Work out how many lines contain "parts". Reply with the count alone.

# start of DATA FOR THIS EXERCISE

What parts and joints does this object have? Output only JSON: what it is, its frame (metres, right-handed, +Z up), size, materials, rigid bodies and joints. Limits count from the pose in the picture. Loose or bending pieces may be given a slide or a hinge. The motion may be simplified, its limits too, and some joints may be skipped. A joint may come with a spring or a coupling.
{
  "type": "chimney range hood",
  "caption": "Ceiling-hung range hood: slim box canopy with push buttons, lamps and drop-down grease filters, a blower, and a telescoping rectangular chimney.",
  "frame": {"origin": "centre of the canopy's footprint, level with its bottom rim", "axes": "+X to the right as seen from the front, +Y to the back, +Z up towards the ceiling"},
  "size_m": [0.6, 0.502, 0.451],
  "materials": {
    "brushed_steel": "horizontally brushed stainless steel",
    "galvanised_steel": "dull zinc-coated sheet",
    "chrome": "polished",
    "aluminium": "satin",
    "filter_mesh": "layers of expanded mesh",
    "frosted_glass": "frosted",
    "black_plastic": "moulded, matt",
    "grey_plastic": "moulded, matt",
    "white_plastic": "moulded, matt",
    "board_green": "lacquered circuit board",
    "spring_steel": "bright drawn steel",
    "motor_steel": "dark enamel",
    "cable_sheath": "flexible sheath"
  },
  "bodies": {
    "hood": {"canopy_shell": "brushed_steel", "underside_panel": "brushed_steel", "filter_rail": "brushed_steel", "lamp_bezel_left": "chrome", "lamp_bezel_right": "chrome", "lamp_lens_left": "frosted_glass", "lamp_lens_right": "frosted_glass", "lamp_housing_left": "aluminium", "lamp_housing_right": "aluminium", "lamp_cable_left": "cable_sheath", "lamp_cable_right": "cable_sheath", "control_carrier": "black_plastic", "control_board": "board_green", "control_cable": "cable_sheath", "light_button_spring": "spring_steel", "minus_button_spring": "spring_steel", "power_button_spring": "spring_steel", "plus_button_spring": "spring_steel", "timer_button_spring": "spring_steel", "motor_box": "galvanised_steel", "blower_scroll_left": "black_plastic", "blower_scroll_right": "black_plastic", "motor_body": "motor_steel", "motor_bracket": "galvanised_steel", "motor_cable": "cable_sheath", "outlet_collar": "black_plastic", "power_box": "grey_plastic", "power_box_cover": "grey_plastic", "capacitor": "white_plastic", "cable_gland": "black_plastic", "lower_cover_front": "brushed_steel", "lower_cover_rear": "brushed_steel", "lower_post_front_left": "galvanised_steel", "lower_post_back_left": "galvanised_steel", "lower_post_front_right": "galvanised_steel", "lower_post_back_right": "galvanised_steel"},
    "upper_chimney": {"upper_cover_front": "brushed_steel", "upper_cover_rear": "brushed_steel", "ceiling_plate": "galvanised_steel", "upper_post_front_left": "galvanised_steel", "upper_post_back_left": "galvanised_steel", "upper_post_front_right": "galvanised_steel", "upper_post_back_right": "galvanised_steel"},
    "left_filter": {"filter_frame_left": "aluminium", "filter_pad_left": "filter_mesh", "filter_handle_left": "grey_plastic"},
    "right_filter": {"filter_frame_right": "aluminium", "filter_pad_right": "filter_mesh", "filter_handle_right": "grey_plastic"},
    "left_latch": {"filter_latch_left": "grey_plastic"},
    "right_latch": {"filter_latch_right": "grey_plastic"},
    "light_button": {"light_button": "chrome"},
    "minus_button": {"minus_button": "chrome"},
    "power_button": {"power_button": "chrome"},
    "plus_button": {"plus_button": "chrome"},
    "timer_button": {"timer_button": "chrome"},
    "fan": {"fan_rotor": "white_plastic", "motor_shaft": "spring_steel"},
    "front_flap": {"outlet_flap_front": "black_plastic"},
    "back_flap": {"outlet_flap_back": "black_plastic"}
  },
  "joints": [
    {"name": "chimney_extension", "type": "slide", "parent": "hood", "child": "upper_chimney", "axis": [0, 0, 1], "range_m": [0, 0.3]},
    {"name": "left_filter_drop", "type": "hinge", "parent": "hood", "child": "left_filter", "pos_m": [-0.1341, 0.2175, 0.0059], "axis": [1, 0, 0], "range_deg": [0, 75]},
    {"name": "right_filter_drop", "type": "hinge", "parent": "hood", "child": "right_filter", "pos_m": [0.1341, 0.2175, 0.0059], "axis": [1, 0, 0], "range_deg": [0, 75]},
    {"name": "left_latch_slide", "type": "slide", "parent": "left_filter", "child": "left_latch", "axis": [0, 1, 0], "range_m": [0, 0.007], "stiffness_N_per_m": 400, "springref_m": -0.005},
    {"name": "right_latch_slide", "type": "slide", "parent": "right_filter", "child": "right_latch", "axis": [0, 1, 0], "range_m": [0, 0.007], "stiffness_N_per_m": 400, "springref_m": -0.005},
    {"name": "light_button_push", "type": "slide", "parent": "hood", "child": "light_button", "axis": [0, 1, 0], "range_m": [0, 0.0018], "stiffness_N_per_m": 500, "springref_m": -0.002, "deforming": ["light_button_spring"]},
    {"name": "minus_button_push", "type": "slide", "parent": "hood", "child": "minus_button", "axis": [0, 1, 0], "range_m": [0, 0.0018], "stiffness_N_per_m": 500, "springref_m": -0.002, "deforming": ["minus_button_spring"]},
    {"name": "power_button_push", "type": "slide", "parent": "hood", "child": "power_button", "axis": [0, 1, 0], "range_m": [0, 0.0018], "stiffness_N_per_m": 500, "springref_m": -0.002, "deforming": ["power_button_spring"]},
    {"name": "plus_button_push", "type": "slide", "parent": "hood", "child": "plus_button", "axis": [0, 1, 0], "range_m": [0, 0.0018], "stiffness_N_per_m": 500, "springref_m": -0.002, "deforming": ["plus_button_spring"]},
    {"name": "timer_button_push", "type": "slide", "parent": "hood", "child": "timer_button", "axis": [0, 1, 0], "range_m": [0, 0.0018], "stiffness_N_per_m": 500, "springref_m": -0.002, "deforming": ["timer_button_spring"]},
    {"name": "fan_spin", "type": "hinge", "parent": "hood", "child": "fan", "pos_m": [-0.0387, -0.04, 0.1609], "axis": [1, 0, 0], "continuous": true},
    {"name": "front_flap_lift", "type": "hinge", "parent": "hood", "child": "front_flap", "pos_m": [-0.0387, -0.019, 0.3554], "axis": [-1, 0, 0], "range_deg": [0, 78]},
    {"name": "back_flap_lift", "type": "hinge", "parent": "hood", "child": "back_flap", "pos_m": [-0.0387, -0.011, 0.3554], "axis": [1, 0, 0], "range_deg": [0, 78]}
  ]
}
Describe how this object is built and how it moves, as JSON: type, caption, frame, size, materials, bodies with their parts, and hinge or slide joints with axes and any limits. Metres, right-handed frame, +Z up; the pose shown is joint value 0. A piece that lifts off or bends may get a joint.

# end of DATA FOR THIS EXERCISE

> [TASK RESPONSE]: 2